DATA EXTRACT ::
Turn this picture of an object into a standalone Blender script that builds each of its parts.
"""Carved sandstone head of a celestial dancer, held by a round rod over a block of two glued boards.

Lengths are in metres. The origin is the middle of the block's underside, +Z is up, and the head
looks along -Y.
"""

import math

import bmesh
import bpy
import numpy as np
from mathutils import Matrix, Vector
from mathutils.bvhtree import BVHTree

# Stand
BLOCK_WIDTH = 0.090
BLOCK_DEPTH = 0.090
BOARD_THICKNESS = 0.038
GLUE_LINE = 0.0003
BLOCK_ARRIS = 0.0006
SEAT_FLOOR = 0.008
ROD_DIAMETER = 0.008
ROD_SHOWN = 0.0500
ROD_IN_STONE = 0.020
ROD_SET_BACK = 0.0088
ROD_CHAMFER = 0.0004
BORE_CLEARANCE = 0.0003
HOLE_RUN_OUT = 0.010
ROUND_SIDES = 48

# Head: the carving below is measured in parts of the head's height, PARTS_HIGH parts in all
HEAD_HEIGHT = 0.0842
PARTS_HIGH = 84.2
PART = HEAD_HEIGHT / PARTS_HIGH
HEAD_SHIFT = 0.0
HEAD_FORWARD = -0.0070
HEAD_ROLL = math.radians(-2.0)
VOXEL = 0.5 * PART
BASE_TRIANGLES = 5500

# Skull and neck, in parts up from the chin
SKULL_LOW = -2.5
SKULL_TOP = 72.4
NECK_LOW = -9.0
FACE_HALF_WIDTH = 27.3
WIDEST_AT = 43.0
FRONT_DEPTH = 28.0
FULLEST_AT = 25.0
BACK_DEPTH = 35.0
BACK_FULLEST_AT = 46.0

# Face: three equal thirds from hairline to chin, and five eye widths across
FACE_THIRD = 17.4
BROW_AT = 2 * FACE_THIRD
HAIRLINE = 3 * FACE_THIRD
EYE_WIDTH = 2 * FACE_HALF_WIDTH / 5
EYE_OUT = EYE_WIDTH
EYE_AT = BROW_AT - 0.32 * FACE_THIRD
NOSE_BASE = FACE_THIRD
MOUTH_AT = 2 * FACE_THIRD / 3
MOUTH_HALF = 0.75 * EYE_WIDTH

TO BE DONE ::
Write out exactly, please, the lines beginning at the start of the material and ending with the line that holds "import math", both included.

ANSWER FOR THIS EXERCISE ::
Turn this picture of an object into a standalone Blender script that builds each of its parts.
"""Carved sandstone head of a celestial dancer, held by a round rod over a block of two glued boards.

Lengths are in metres. The origin is the middle of the block's underside, +Z is up, and the head
looks along -Y.
"""

import math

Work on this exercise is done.